=== GOAL OF THE EXERCISE ===
Write the material out again in full, exactly.
((
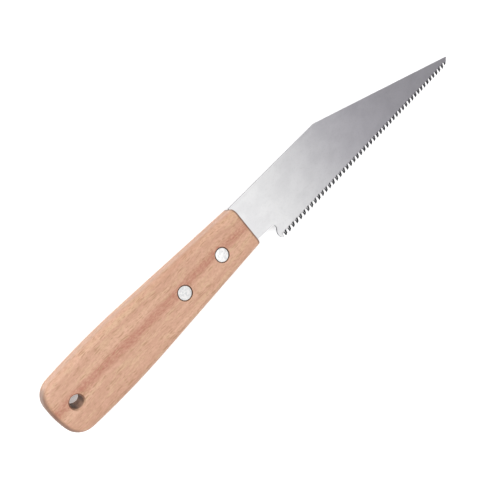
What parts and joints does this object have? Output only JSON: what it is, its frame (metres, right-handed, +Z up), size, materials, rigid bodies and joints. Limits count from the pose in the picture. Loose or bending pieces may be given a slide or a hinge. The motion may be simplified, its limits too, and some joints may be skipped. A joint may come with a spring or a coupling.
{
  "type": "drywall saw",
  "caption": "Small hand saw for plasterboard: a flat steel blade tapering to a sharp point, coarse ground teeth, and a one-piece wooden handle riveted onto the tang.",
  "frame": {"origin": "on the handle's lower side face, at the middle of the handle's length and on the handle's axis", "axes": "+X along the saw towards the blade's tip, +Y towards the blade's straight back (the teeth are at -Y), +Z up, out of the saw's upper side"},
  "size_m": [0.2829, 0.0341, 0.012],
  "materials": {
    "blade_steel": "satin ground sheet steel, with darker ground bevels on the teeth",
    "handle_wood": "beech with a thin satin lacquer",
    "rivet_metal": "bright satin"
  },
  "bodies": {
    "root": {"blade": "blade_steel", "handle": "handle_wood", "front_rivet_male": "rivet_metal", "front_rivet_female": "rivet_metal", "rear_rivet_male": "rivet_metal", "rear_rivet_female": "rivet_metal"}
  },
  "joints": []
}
))
=== EXERCISE RESPONSE ===
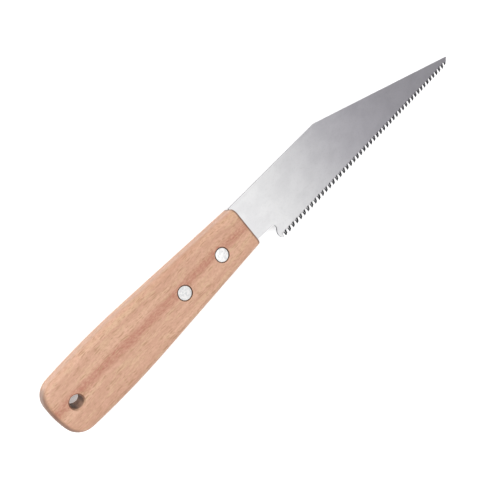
What parts and joints does this object have? Output only JSON: what it is, its frame (metres, right-handed, +Z up), size, materials, rigid bodies and joints. Limits count from the pose in the picture. Loose or bending pieces may be given a slide or a hinge. The motion may be simplified, its limits too, and some joints may be skipped. A joint may come with a spring or a coupling.
{
  "type": "drywall saw",
  "caption": "Small hand saw for plasterboard: a flat steel blade tapering to a sharp point, coarse ground teeth, and a one-piece wooden handle riveted onto the tang.",
  "frame": {"origin": "on the handle's lower side face, at the middle of the handle's length and on the handle's axis", "axes": "+X along the saw towards the blade's tip, +Y towards the blade's straight back (the teeth are at -Y), +Z up, out of the saw's upper side"},
  "size_m": [0.2829, 0.0341, 0.012],
  "materials": {
    "blade_steel": "satin ground sheet steel, with darker ground bevels on the teeth",
    "handle_wood": "beech with a thin satin lacquer",
    "rivet_metal": "bright satin"
  },
  "bodies": {
    "root": {"blade": "blade_steel", "handle": "handle_wood", "front_rivet_male": "rivet_metal", "front_rivet_female": "rivet_metal", "rear_rivet_male": "rivet_metal", "rear_rivet_female": "rivet_metal"}
  },
  "joints": []
}